Despite the enhanced authority, Mueller said yesterday that the FBI has no
plans to conduct widespread surveillance of mosques, a concern raised by
Arab American leaders and civil liberties groups.

"We don't have a plan to go into mosques," Mueller said. "We take each
investigation on its own and look at it and then do what's appropriate for
the investigation."

Mueller said the new guidelines do not infringe upon personal freedom and
"allow us to go where the public can go" in an attempt to generate
anti-terrorist leads. In particular, he said, agents intend to surf the
Internet, for clues on bin Laden's network and other groups. In the past,
the guidelines did not permit such work without evidence indicating criminal
activity was taking place.

"Not just al Qaeda but you look at neo-Nazis, you look at other groups that
have either chat rooms or spew their language on the Internet," Mueller
said. "This will specifically allow agents to go out and look at that,
without any initial lead from a source . . . and then use that as a
predicate for doing something else."

The FBI director also repeated his long-held position that authorities have
not settled on a single theory about last fall's anthrax mailings, which
killed five people and made 13 others ill. He said that investigators are
awaiting the results of numerous scientific tests.

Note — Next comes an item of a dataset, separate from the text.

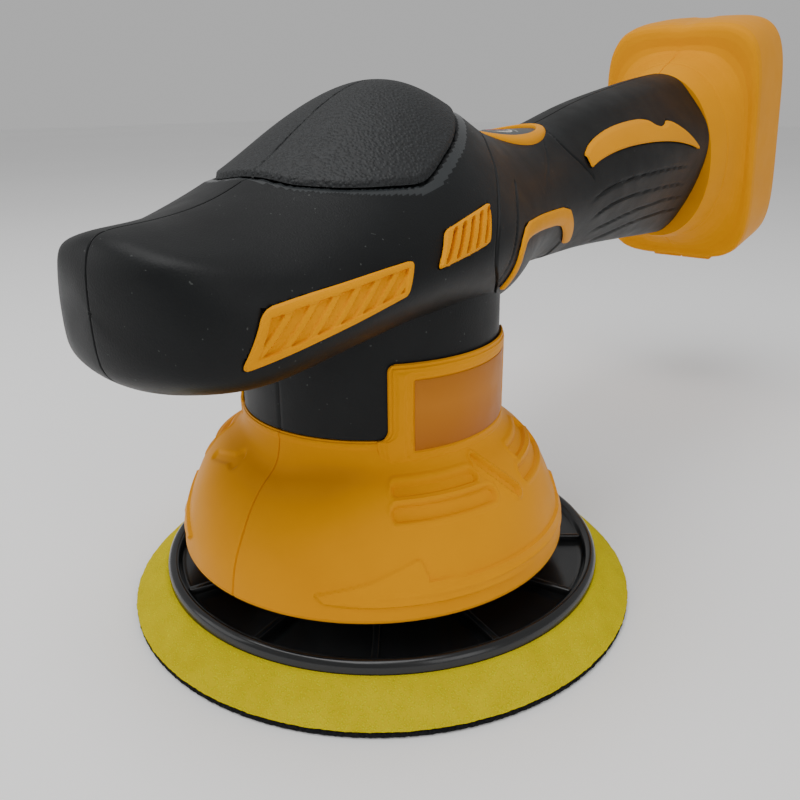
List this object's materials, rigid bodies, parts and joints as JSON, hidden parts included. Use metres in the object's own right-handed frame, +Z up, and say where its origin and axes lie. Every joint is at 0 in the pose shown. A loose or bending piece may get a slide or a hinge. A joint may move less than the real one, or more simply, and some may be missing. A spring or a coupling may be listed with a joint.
{
  "type": "rotary polisher",
  "caption": "Cordless palm-grip polisher: cobra-shaped head over a vertical motor, bell skirt, foam backing pad on an eccentric spindle, straight rear grip and slide-on battery foot.",
  "frame": {"origin": "motor axis in the plane of the pad's hook-faced working side", "axes": "+Z up along the motor axis, -Y towards the nose, +Y along the grip towards the battery foot, +X to the right of a user behind the grip facing the nose turned round (the side with no screw heads)"},
  "size_m": [0.1504, 0.3386, 0.1742],
  "materials": {
    "black_housing": "fine satin moulded nylon",
    "soft_grip": "matt grained overmould",
    "yellow_housing": "satin moulded",
    "label_foil": "smooth blank film",
    "panel_film": "satin film",
    "red_button": "glossy",
    "circuit_board": "solder resist",
    "electrical_steel": "laminated",
    "copper": "enamelled wire and plated blades",
    "cast_alloy": "as cast",
    "bearing_steel": "ground",
    "machined_steel": "turned",
    "magnet": "plated",
    "fan_plastic": "moulded",
    "lead_sleeve": "silicone sleeve",
    "black_insert": "glass-filled moulded",
    "sink_alloy": "extruded",
    "screw_steel": "black zinc",
    "brass_insert": "turned",
    "gloss_black_plate": "polished moulded",
    "lime_foam": "closed-cell polyurethane foam",
    "hook_fabric": "woven hook tape"
  },
  "bodies": {
    "housing": {"head_left": "black_housing", "head_right": "black_housing", "handle_left": "black_housing", "handle_right": "black_housing", "grip_left": "soft_grip", "grip_right": "soft_grip", "foot_left": "yellow_housing", "foot_right": "yellow_housing", "palm_pad_left": "soft_grip", "palm_pad_right": "soft_grip", "side_grille_left": "yellow_housing", "side_grille_right": "yellow_housing", "side_vent_left": "yellow_housing", "side_vent_right": "yellow_housing", "hook_trim_left": "yellow_housing", "hook_trim_right": "yellow_housing", "crescent_trim_left": "yellow_housing", "crescent_trim_right": "yellow_housing", "neck_left": "black_housing", "neck_right": "black_housing", "skirt_left": "yellow_housing", "skirt_right": "yellow_housing", "label_plate_left": "label_foil", "label_plate_right": "label_foil", "button_bezel": "yellow_housing", "button_membrane": "panel_film", "switch_board": "circuit_board", "motor_stator": "electrical_steel", "motor_windings": "copper", "upper_bearing_cap": "cast_alloy", "upper_bearing": "bearing_steel", "bearing_plate": "cast_alloy", "lower_bearing": "bearing_steel", "controller_board": "circuit_board", "heat_sink": "sink_alloy", "battery_leads": "lead_sleeve", "motor_leads": "lead_sleeve", "battery_plate": "black_insert", "terminal_block": "black_insert", "terminal_blades": "copper", "housing_screws": "screw_steel", "skirt_screws": "screw_steel", "bearing_plate_screws": "screw_steel"},
    "power_button": {"power_button": "red_button"},
    "spindle": {"motor_shaft": "machined_steel", "rotor_core": "electrical_steel", "rotor_magnets": "magnet", "cooling_fan": "fan_plastic", "eccentric_hub": "machined_steel", "counterweight": "machined_steel", "pad_bearings": "bearing_steel"},
    "pad": {"pad_spindle": "machined_steel", "spindle_circlip": "screw_steel", "thread_insert": "brass_insert", "backing_plate": "gloss_black_plate", "foam_pad": "lime_foam", "hook_disc": "hook_fabric"}
  },
  "joints": [
    {"name": "spindle_spin", "type": "hinge", "parent": "housing", "child": "spindle", "pos_m": [0, 0, 0.05], "axis": [0, 0, 1], "continuous": true},
    {"name": "pad_spin", "type": "hinge", "parent": "spindle", "child": "pad", "pos_m": [0, 0.004, 0.03], "axis": [0, 0, 1], "continuous": true},
    {"name": "power_button_press", "type": "slide", "parent": "housing", "child": "power_button", "axis": [0, 0, -1], "range_m": [0, 0.0008], "stiffness_N_per_m": 1200, "springref_m": -0.0004}
  ]
}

A profile previously released by the FBI and other comments by officials
indicate that the bureau suspects the attack was most likely the work of a
lone, domestic scientist -- possibly someone formerly associated with the
U.S. biological defense program or one of its contractors. But Mueller, who
said the investigation has been more difficult than anticipated, said a
range of possibilities remains open.